Sequencing the drive is not much of a challenge. Chris has it mostly ready in no time. It's complicated a little by the fact that we have to command no more than 1m of driving at a time for the blind driving, with stops of 50 seconds in between, to ensure the rover's actuators don't overheat. This is a new rule we just found out about today. But that doesn't make things much harder -- once Chris gets the two straight-line drive segments planned out, he goes back and breaks them up into chunks. This also gives us a natural way to perform a crude sort of course correction -- after every few meters, we aim the rover at its destination again, just in case it yaws while driving over a rock or loose sand or something.
It's also complicated by the behavior of the autonav code. We want to see how far the rover will drive on its own, but it has to stop by a certain time so that we can communicate with Earth in the afternoon. Our solution is to set a mobility time-of-day limit to stop the drive about an hour early, autonav until the limit, then clear the time-of-day error and take another short step forward (with documentation imagery) so that we can be sure we'll know what's under the IDD in case we decide to deploy it tomorrow. We have to fool around with it because of some last-minute problems, some with the planning and one that's a stupid and worrisome bug in RoSE, but it all comes together in the end.

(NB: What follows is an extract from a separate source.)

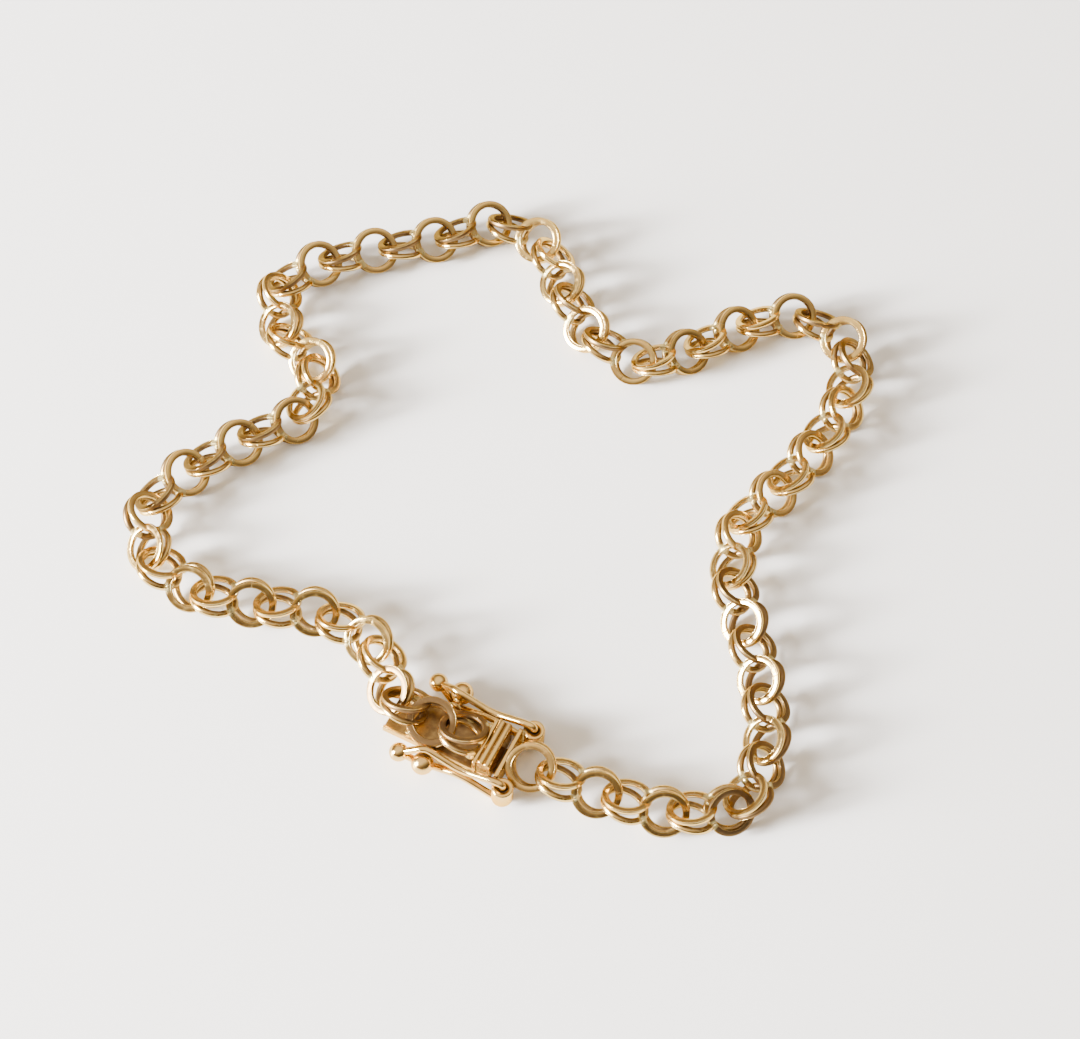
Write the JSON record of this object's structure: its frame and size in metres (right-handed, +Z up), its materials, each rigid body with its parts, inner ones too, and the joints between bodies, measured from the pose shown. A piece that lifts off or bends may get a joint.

On my way out, I walk through the SMSA, where Mark Maimone is looking at the NAVCAM images from the day's drive. He flips through the side looks that were taken during the drive, and at the backward-looking image of the rover's tracks. "Why would I ever go home?" he asks.
I also run into Richard Kornfeld, who tells me that, sadly, the Swiss TV producer cut the bit where I was on screen. But they did mention that I was filming, so I'm officially a Swiss TV cameraman now. Any day you can say that is a good day.